Spend a few moments online in search of information about Tosca and you will quickly find yourself in a world of endless, torturous writerly riffs on the word “leap.” The headlines will cover everything from the innocent (“Celebrated Soprano Takes First Leap into TOSCA”) to the slightly lame (“[Insert city name] Opera Takes Leap of Faith with New TOSCA Production”) to some real eye-rollers (“Company Celebrates Leap Year with a Perennial Favorite”). You will, I promise, start looking for your own parapet before long. The legendary leap scene at the end of Act III is legendary with good reason and it’s no great shock that opera lovers are kind of obsessed with it. We love all our various stage legends. Disastrous opening night mishaps, unscripted pratfalls, onstage temper tantrums. There is a secret history behind what we see from our seats and, as the most dedicated observers, we feel like we’ve earned the right to peek behind the curtain. It thrills us because it colors the suspension of our disbelief with a touch of actual dramatic truth. We know why Tosca must leap at the end of the show, as she has for over a century now, but the technical how of her leap is an uncertainty we can savor.

Before we explore the how, let’s further discuss that why for a moment. The history of the leap as a stunt may have entered the realm of complex myth, but the reason for it is fairly simple, story-wise. Tosca has murdered Scarpia but learns that he tricked her before dying by making sure her beloved Cavaradossi would die as well. Faced with this stunning realization and the threat of her own firing squad, she jumps. We all might have. It is one of the most exciting closing moments in opera, this leap by Tosca, and that’s due not only to the dramatic efficacy of the scene in a fictional sense but also the physical act of the leap as it happens in real time on stage. We are fully invested in the plight of the character Tosca, but we are also constantly aware that the singer/actor Tosca has a big trick coming up. It fascinates us to think about the planning required to make the trick both safe and compelling. Safety, in this case, has never been guaranteed as the venerable Sarah Bernhardt might be quick to report. “Divine Sarah” was THE leading stage actor of the Belle Époque. Her participation in the original theater version of La Tosca eventually cost her a leg when she suffered a knee injury during a poorly executed leap scene and was forced to amputate some years later in 1915. Back in 1899, Verdi had already decided to keep the leap for his operatic version despite his librettist’s attempt to convince him that a “mad scene” would be preferable. Nothing as serious as a lost limb exists in the record since poor Ms. Bernhardt, but the opera Tosca has had its own share of noteworthy leap moments.
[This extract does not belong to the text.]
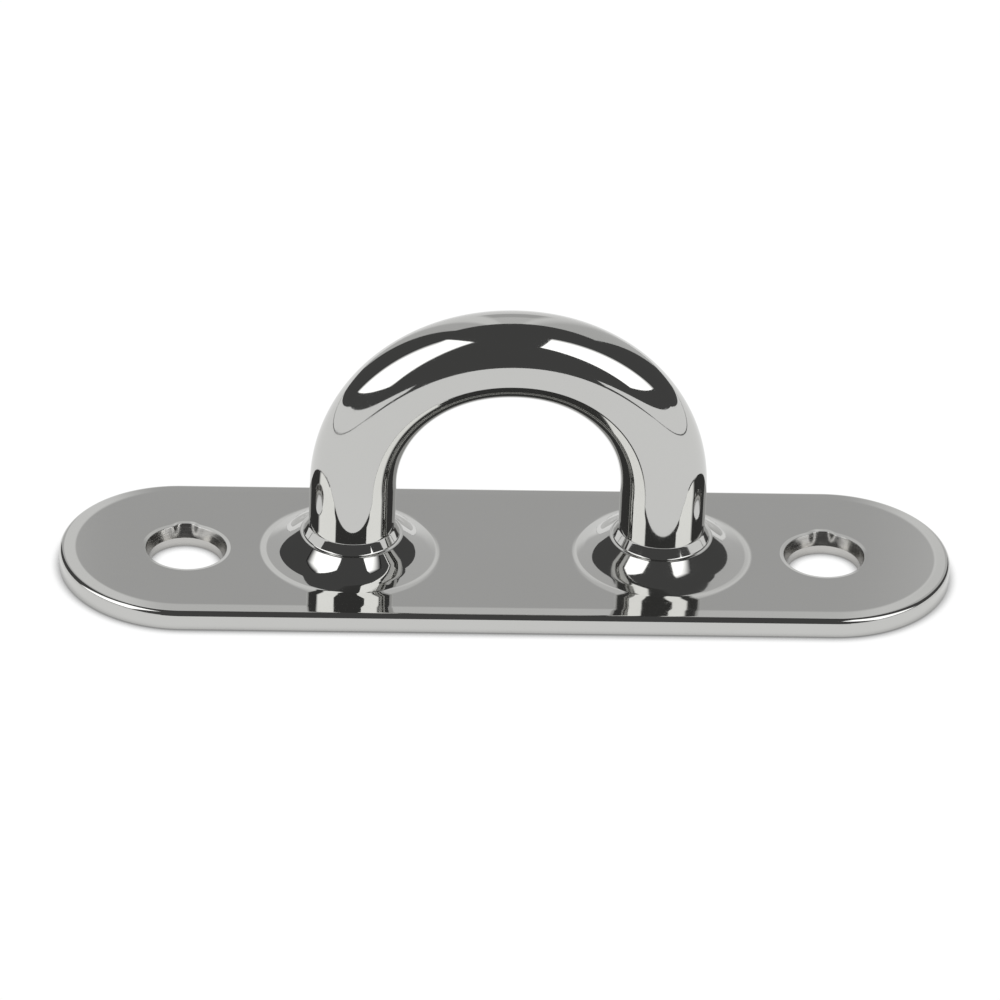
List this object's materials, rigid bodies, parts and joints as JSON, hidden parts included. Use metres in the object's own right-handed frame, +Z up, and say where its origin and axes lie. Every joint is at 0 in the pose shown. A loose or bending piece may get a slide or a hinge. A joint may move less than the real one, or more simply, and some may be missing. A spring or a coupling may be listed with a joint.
{
  "type": "pad eye",
  "caption": "Polished steel pad eye: a bent round bar welded into raised collars on an oblong base plate with full-round ends and a countersunk screw hole near each end.",
  "frame": {"origin": "centre of the plate's underside, which rests on the deck", "axes": "+X along the plate from screw hole to screw hole, +Y across the plate and through the eye, +Z up out of the deck"},
  "size_m": [0.062, 0.017, 0.0204],
  "materials": {
    "polished_plate": "mirror-polished stainless steel sheet, not plated",
    "polished_rod": "mirror-polished stainless steel round bar, not plated",
    "weld_bead": "stainless steel weld bead, cleaned and left satin"
  },
  "bodies": {
    "root": {"base_plate": "polished_plate", "eye_bow": "polished_rod", "weld_left": "weld_bead", "weld_right": "weld_bead"}
  },
  "joints": []
}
Which brings us back to the how. This was no second story apartment building Tosca throws herself from. If you’ve been to Rome, you’ve seen the Castel Sant’Angelo there on the Tiber River near Vatican City. It’s a huge, imposing 2nd century fortress. Pope Clement VII clearly knew what he was doing when he sought refuge there during the Sack of Rome in 1527. To leap from this massive structure would be a grand statement indeed, one that cannot be approximated with a simple flop behind some phony three-foot prop wall. To be remotely believable, our Toscas must fall, and I mean really fall, to give the impression of verticality and consequence. The distance, of course, can be faked through assorted theatrical means. You can do it with lighting and shadow play if you like. Maybe she can step into the darkness of a perceived open space and then remain still while the technicians project her form on a screen that artfully transports it down into a presumed oblivion. You can do something even more technologically sophisticated and cinematic if you want to, but nothing sells the scene like a real leap from the highest place on the set. It’s that genuine submission to gravity that adds a flicker of no-nonsense peril into the mix and it’s right there, in that willingness to embrace the practical effect over the special effect, that things can become really exciting.
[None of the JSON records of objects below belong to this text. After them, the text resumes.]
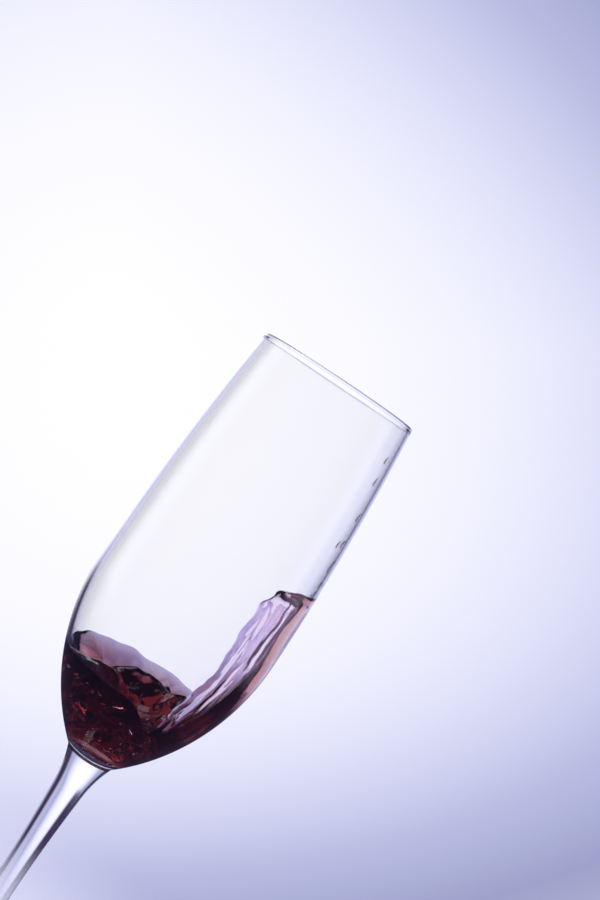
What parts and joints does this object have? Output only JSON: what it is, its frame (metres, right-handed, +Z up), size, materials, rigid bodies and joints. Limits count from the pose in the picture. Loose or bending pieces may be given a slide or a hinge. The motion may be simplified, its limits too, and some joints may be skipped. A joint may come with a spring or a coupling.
{
  "type": "glass of red wine",
  "caption": "Clear stemmed flute with a swirling pool of red wine and a thin sheet of wine running down one inner wall.",
  "frame": {"origin": "centre of the foot's underside, on the surface that the glass stands on", "axes": "+Z up along the stem to the rim, +X towards the wall that the sheet of wine clings to, +Y completes the frame"},
  "size_m": [0.068, 0.068, 0.225],
  "materials": {
    "clear_glass": "clear soda-lime glass, smooth and fire-polished",
    "red_wine": "clear dark red liquid, orange-red where it is thin, mauve as a film on the wall"
  },
  "bodies": {
    "root": {"glass": "clear_glass", "wine": "red_wine"}
  },
  "joints": []
}
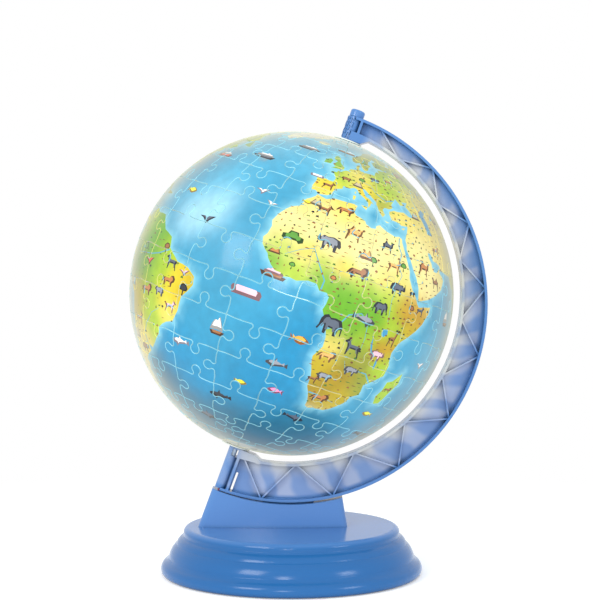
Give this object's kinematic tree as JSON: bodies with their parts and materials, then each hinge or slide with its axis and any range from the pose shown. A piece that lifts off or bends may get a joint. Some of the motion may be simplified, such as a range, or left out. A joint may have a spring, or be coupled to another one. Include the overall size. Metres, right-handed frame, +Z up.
{
  "type": "desktop globe on stand",
  "caption": "Lit jigsaw globe that spins on a tilted axis in a C-shaped ribbed arm on a stepped bell base, with battery lamp and pull-out top pin.",
  "frame": {"origin": "centre of the round face that the base stands on", "axes": "+Z up; +X towards the side where the arm bows out, with the tilted spin axis leaning towards +X at its top; +Y away from the front"},
  "size_m": [0.221, 0.2, 0.2874],
  "materials": {
    "blue_shell": "tinted translucent moulding, glossy",
    "plate_blue": "semi-gloss moulding",
    "grip_rubber": "matte",
    "screw_steel": "zinc plated",
    "cell_jacket": "plain printed sleeve, no marks",
    "contact_metal": "nickel plated",
    "circuit_board": "solder mask",
    "black_plastic": "moulded",
    "lead_sleeve": "wire insulation",
    "lamp_white": "white moulding",
    "led_lens": "clear epoxy",
    "frosted_lens": "frosted diffuser",
    "map_card": "printed translucent jigsaw pieces, satin",
    "cap_clear": "milky moulding"
  },
  "bodies": {
    "stand": {"arm_clamp": "blue_shell", "arm_screws": "screw_steel", "base_bell": "blue_shell", "base_plate": "plate_blue", "base_screws": "screw_steel", "battery_cell_1": "cell_jacket", "battery_cell_2": "cell_jacket", "battery_cell_3": "cell_jacket", "battery_door": "plate_blue", "battery_door_screw": "screw_steel", "battery_lead": "lead_sleeve", "contact_plates": "contact_metal", "contact_springs": "contact_metal", "grip_ring": "grip_rubber", "lamp_board": "circuit_board", "lamp_diffuser": "frosted_lens", "lamp_holder": "lamp_white", "lamp_lead": "lead_sleeve", "lamp_leds": "led_lens", "lamp_stem": "lamp_white", "meridian_arm": "blue_shell", "switch_board": "circuit_board", "switch_body": "black_plastic", "switch_screws": "screw_steel"},
    "globe": {"puzzle_row_01": "map_card", "puzzle_row_02": "map_card", "puzzle_row_03": "map_card", "puzzle_row_04": "map_card", "puzzle_row_05": "map_card", "puzzle_row_06": "map_card", "puzzle_row_07": "map_card", "puzzle_row_08": "map_card", "puzzle_row_09": "map_card", "puzzle_row_10": "map_card", "puzzle_row_11": "map_card", "puzzle_row_12": "map_card", "puzzle_row_13": "map_card", "puzzle_row_14": "map_card", "top_pole_cap": "cap_clear", "bottom_pole_cap": "cap_clear"},
    "top_pin": {"top_pin": "blue_shell"},
    "power_switch": {"switch_knob": "plate_blue"}
  },
  "joints": [
    {"name": "globe_spin", "type": "hinge", "parent": "stand", "child": "globe", "pos_m": [0, 0, 0.173], "axis": [0.3453, 0, 0.9385], "continuous": true},
    {"name": "top_pin_lift", "type": "slide", "parent": "stand", "child": "top_pin", "axis": [0.3453, 0, 0.9385], "range_m": [0, 0.024]},
    {"name": "power_switch_slide", "type": "slide", "parent": "stand", "child": "power_switch", "axis": [1, 0, 0], "range_m": [0, 0.004]}
  ]
}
The tried-and-true method for catching sopranos involves the careful placement of crash pads or mattresses. She merely has to see her mark and jump to it and if the set allows for it, she can really bring a lot of personal flair to the moment. There’s a wonderful article by Bob Bernard on the Opera League of Los Angeles website that compiles (mostly) eyewitness accounts of how various famous divas have handled this challenge over the years. Some really went for broke, launching spread-eagle into the void without a trace of fear, while others were more nervous, bracing for impact well before they left the sightlines of the audience. Still more refused the ruse outright. Montserrat Caballe apparently just walked offstage as if she was looking for her dressing room and a great debate raged among the quoted commenters about whether Renata Tebaldi ever leaped either. Some said always, others never but a few were certain they saw it at least once. Who knows? In a 2011 interview with the Washington Post, Stage Director David Kneuss recalled the many Tosca’s he’d worked with during his career. A few, Patricia Racette being the most recent example for Kneuss at the time, were daredevils that he feared might enthusiastically over-leap the pads. Eva Marton was another who displayed considerable commitment and courage and once broke the pads with the force of her landing. Though not quoted in the Bernard piece, Kneuss had worked once with Caballe too and confirmed that it had been necessary to create an illusion that allowed her to disappear behind a curtain. Kneuss’ experience also included Tebaldi. He worked with her in New York, in her last ever Tosca appearance apparently, and remembered her having to be pushed at the last moment! Does that even count as a leap?

LEAP, MEMORY One part of the leap lore that won’t die no matter how much we might protest is the legend of the bouncing Tosca. As the story goes, the crash pads in a particular production were replaced with a trampoline (you know, for extra safety) and the soprano in question (there are many names associated with this, but none validated) forgot to roll on impact and bounced back up into view a few times before finally settling into her demise. It’s a hilarious if harrowing anecdote but the desire for it to be true seems to outpace the evidence. Such is the abiding resilience of the Tosca leap in our collective consciousness. It is proof that, on occasion, the production of a thing becomes as important to us as its meaning. But lest we lose sight of caution entirely, we must remember “Divine” Sarah Bernhardt. Her leg was re-discovered in a Bordeaux University storeroom back in 2009 and, much more than a historical curiosity, that famous relic is a grisly remark on risk and reward to which even we in the performing arts should pay heed.